In 2016 – over a year after the incident during which a student was asked to remove a flag from their truck – a parent once again saw a Confederate flag on campus and became bothered by it, parents wrote letters to the principal, as administrators are responsible to deal with on-campus issues, rather than the Board regulating specific incidents.

Dr. Wirt wrote a letter of response, citing the student dress code policy, and stating that it is within the code that students wear the Confederate flag.

Upon receiving this letter, parents and community supporters formed a group and went to the Board, the first time at the beginning of December 2016. 

Superintendent

The chair of board suggested they ask for a meeting with Superintendent Todd Wirt, and they met, with the culmination that no ban would be issued.

In the meeting with Wirt, it was stated that he said he was “numb to public comment,” as most of the people who spoke at the previous meeting were not parents of students, and he had not received any influx of incidents reported, and according to Strong, he considered the problem “political postering.”

The group of parents and community members came to the next Board meeting on Monday, responding to that comment by wearing posters that asked, “Are you numb to” with a fill in the blank section where many wrote “public comment,” “racism,” “justice,” “equality,” and more.

“At this point, that is the only place, the only option we have, to share how we feel about this situation,” Strong said. 

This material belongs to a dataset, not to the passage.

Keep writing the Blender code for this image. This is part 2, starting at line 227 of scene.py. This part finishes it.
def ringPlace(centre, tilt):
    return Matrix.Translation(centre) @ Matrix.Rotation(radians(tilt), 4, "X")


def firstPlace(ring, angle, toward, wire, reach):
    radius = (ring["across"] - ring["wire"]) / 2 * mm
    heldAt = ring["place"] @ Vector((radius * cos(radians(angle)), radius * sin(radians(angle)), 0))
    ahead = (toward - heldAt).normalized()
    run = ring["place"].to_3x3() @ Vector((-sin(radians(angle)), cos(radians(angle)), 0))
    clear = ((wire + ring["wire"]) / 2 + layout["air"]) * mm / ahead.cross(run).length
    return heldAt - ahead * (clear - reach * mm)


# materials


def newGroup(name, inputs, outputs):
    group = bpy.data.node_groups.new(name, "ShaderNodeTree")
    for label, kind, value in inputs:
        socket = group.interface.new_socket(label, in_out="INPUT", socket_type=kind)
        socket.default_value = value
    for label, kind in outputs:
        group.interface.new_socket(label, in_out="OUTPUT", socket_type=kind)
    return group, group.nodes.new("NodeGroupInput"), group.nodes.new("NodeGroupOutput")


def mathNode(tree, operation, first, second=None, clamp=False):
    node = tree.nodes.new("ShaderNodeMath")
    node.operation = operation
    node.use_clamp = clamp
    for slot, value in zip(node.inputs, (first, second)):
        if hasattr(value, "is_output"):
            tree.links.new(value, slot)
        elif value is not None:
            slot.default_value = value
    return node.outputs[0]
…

Wirt responded to the quote of him being numb to public comment, saying he is not numb to the concerns of the community, and his efforts are for students to achieve goals and succeed.

Wirt said he is not dismissive to stories shared and to people’s feelings, and is willing to speak about these concerns, but in order for situations to be handled, administrators need proper detail on the incident or problem, such as date and people involved, in order to take any type of action to solve the problems at hand. 

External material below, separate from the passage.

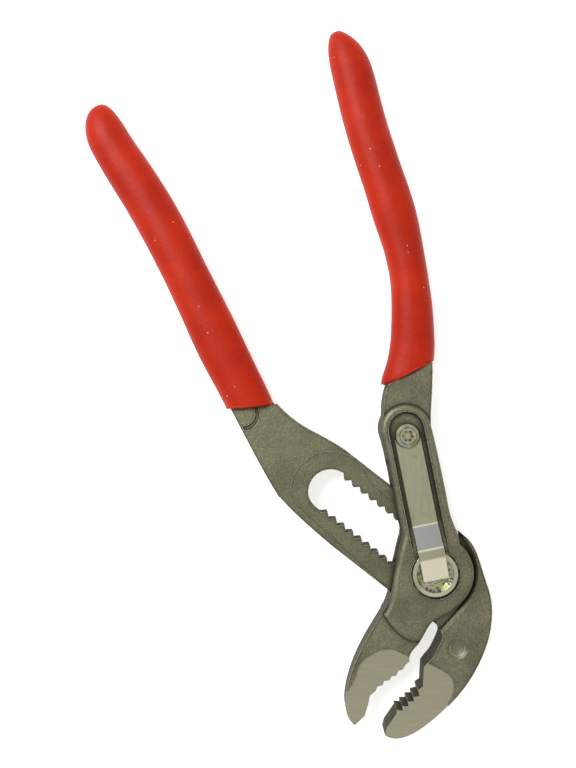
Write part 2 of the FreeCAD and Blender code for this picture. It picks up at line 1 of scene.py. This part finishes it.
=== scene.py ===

“I don’t have any evidence of [these problems], and I can’t speak to information that is not shared with me,” he said. 

Teachers and students have been encouraged to share problems with the administrators, but there haven’t been many reports, Halkiotis said. (Though the public commentary offered at the meeting may have suggested otherwise). 

In response to a notion of prevention for potential future incidents, Halkiotis said, “That’s not the way the law works,” as this effort to ban the flag deals directly with first amendment rights and the freedom of speech. 

“You have to listen to your school board attorney and keep yourself from getting sued, keep yourself from spending a whole lot of money defending yourself in lawsuits when you just precipitously decide to ban something,” he said. “I have a lot of respect for people who are out to protect our rights, but when you start talking about an infringement on first amendment rights and freedom of speech, you need to be very careful what you’re doing.

“You think about what is going on, you investigate what is going on, you lean on and listen to your legal counsel. We [as schools] are getting caught in the middle on a lot of this stuff, and you know, we’re just trying to do the right thing by following the law, that is what we’re trying to do.”